Było mi strasznie głupio. A co miałam na sobie? Dżinsy, zieloną koszulkę w grochy i bluzę przewiązaną wokół pasa, którą zdjęłam, bo było ciepło. To ostatnie było właśnie tym niegodnym strojem.

Miłosz, 37 lat

Stary ksiądz proboszcz pytał mnie kiedyś: "Czy to ty jeździsz wkoło rynku, z szybami w dół i tak głośno muzyki słuchasz?", "Powiedz mi, czy się onanizujesz?", "Ile razy?". Z kolei dziewczyn – co było raczej powszechnie wiadome – pytał, czy mają chłopaka, a jeśli tak, to czy współżyją?

Był głuchy i stary, wiec na głos, na cały kościół dopytywał: "Czy współżyjecie?". Potrafił też zasnąć w trakcie i trzeba było o onanizmie i współżyciu mówić jeszcze raz.

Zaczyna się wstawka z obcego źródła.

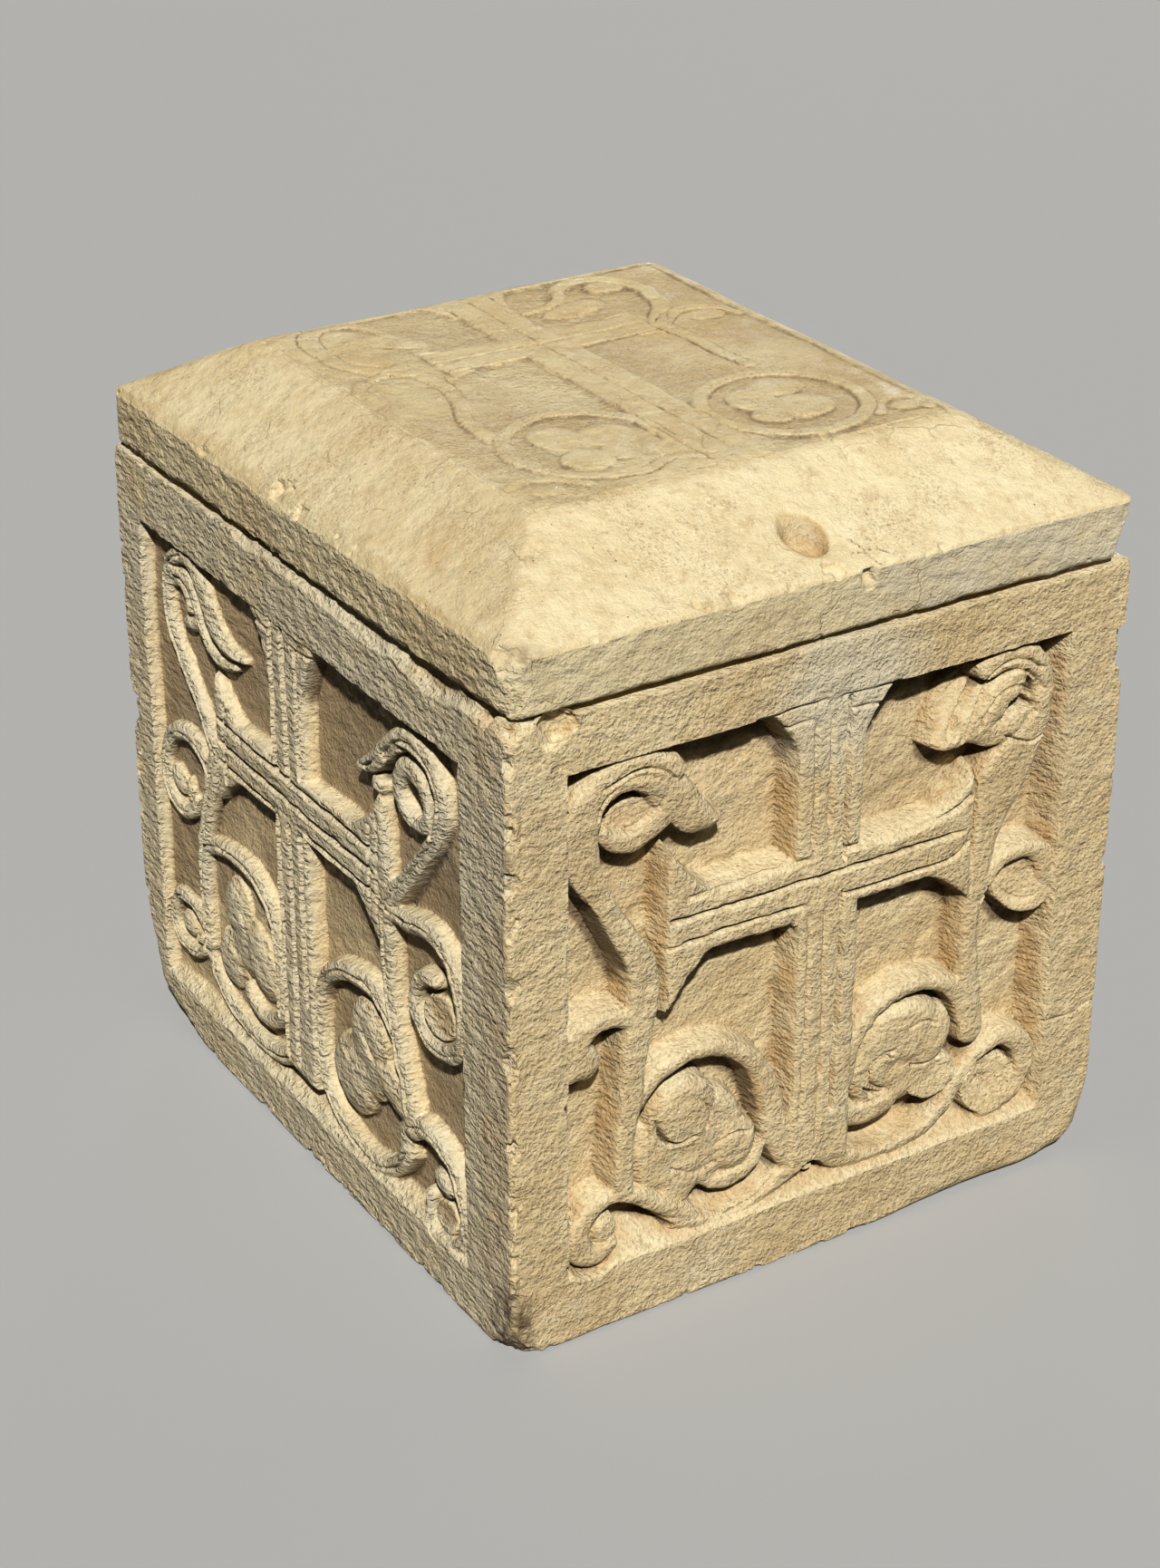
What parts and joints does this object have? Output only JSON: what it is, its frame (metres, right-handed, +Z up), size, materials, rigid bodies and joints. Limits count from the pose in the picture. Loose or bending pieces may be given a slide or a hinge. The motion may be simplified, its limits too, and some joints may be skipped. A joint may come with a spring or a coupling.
{
  "type": "stone reliquary casket",
  "caption": "Hollow carved stone casket with cross and vine-scroll relief panels and a hipped lift-off stone lid with a libation dimple.",
  "frame": {"origin": "middle of the underside's bounding rectangle, on the surface that the casket stands on", "axes": "+Z up, +X to the right along the front, -Y out of the front panel, -X out of the carved left panel"},
  "size_m": [0.32, 0.365, 0.3683],
  "materials": {
    "body_stone": "carved marble-like limestone, tool marked, with brown patina in the hollows",
    "lid_stone": "smoothed and worn marble-like limestone with tan mottling and small pits"
  },
  "bodies": {
    "root": {"casket_body": "body_stone", "casket_lid": "lid_stone"}
  },
  "joints": []
}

Jaki człowiek, taki ksiądz

W obliczu takich opowieści stwierdzenie "u mnie, jak na spowiedzi" nabiera zupełnie innego znaczenia. Raczej nikt nie chciałby takiego powiernika. Ksiądz nie jest sędzią, choć na pewno nie brakuje kapłanów, którzy są wsparciem dla wiernych, ale też i tych, którzy boga szukają. Szkoda, że te negatywne historie rzutują na ich pracę i postawę, bo jeśli ktoś raz się sparzy, za drugim razem będzie omijał potencjalne źródło "zagrożenia". Poza tym trudno wierzyć w to, że ci groźni spowiednicy są kryształowi. "Jakim jesteś człowie­kiem, takim i spowiednikiem. Mało wrażliwi, wręcz grubiańscy księża mają przy kratce konfesjonału spore problemy z okaza­niem zrozumienia, i co za tym idzie, miłosierdzia. Łaska buduje na naturze – powtórzę za św. Tomaszem" - - zaznaczał wspomniany wcześniej salezjanin o. Grzegorz Kramer w rozmowie  z Łukaszem Wojtusikiem na jaksiespowiadac.pl

"I jeszcze jeden ważny czynnik: łatwiej jest księżom, którzy sami doświadczyli grze­chu i przebaczenia. Jeśli Pan Bóg mi wybaczył i sam sobie wybaczyłem dzięki niemu, potrafię współczuć z innymi. Wtedy nawet jeśli na co dzień jestem trudnym człowiekiem, wchodząc do kon­fesjonału, potrafię być dobry, potrafię słuchać" - dodał.